Once can see here a recreating of European Modernism’s commitment to an imagery derived from other, non-European cultures, and from “folk” sources. But there is no attribution of exoticism or primitivism, so that there are no anxieties of condescension or appropriation of the sort that are so familiar to our generation. The paintngs are gestures of respect – repsect for use-values as well as color and form. The icons of unfamiliar cultures are here imaged as already part of a world we should know, as things we seem to remember without quite knowing why or whence. The post modern habit of multicultural allusion is rendered as something more permanent – a kind of common repository of contemplative tools and aids for reflection. Oruch’s work is in this way noticeably humanized, although no human figures appear in it.
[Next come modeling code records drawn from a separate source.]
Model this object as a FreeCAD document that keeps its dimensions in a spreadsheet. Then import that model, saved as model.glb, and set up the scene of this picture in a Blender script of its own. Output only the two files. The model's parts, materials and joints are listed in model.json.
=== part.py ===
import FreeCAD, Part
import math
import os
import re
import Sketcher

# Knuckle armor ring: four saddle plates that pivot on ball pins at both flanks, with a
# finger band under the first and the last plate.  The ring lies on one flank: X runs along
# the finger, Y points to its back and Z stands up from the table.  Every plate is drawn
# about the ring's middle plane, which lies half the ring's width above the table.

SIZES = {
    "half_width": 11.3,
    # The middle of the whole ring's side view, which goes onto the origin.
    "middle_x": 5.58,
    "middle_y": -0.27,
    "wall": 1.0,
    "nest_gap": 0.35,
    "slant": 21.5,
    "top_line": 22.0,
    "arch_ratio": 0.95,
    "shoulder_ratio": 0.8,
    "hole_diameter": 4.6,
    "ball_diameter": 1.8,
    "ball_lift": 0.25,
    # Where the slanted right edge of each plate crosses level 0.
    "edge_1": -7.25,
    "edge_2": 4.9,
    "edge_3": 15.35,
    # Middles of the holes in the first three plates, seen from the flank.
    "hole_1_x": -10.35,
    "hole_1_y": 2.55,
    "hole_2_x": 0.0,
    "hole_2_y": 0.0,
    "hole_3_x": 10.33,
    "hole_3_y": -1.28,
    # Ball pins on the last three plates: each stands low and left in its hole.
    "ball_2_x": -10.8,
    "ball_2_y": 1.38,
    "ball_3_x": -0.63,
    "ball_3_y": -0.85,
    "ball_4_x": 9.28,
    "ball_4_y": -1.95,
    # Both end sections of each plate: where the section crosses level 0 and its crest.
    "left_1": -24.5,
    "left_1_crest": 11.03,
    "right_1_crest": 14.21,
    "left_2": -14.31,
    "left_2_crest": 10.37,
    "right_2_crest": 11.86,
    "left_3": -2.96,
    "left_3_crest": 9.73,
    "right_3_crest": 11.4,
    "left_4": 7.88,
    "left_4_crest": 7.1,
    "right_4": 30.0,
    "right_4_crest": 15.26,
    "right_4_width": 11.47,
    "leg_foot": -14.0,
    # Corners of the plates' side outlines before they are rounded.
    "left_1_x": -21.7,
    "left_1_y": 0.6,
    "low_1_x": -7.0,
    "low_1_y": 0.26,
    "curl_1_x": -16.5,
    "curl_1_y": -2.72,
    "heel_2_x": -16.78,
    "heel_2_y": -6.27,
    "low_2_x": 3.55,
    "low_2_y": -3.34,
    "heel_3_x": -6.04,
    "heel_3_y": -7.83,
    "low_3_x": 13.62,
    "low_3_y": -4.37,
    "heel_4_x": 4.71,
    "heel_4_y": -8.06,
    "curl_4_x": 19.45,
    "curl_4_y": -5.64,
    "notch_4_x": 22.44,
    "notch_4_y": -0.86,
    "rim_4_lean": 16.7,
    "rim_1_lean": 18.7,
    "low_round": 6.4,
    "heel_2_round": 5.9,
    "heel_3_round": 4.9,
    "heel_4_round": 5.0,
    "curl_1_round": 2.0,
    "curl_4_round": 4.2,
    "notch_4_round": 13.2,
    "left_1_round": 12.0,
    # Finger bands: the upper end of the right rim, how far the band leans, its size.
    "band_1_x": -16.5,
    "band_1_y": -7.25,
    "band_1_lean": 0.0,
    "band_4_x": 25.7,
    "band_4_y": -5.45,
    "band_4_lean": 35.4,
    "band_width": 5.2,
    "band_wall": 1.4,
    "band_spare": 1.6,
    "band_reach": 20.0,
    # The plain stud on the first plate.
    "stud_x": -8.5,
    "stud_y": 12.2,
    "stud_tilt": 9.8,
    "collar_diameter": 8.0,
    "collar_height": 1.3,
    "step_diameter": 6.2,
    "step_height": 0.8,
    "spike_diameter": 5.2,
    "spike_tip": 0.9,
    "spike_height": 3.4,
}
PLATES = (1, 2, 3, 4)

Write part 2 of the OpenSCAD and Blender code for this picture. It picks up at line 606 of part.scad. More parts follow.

Exists, entrances, passages, bridges, tools, fabrics, runic signs, thing to use and live with, all imply a human presence. This is a world that cannot simply be one of abstractions because acts of seeing, of laying hands upon, and of seeing again must continue to occur as part of the human life.

This said, it is appropriate that the interest apparent in Oruch’s recent work – the “Runes” series – is an interest in divination, in the process whereby eye and mind seek for sense and meaning, and for a connection with forces outside but also inside themselves. The habit of divination, always the same but always different, is a fitting model for how one lives with works of art. Divination is frequently scorned because it cannot be falsified, cannot fail – there is always an answer. But this maybe exactly its strength, which fulfills a need that is not simply that of objective knowledge but of making a knowledge, over and over again. What is at work here is not so much an interpretation as a habit of interpreting, of looking again, and again, of measuring personal time and space, of ordering experience through available form, forms like the twenty-five Norse runes from the third and fourth centuries, which are represented in the “runes” panels.

It is hard to find a vocabulary that does not misrepresent the work of these paintings. Such terms a sinergy, harmony, healing, and vision are inevitably associate with religious or alternative subcultures, and are thus received as partial or out of the ordinary. We have traditionally struggled to decide between the sensual and the intellectual, the beautiful and the moral. We have not reached consensus on any terms that bring these alternatives together into concepts. These paintings perform that function for which we do not have words. And yet it is a quite simple function, and should be very much of the everyday, a readjustment of time and space that reminds us to look again at what we already think we know – to divine the ordinary.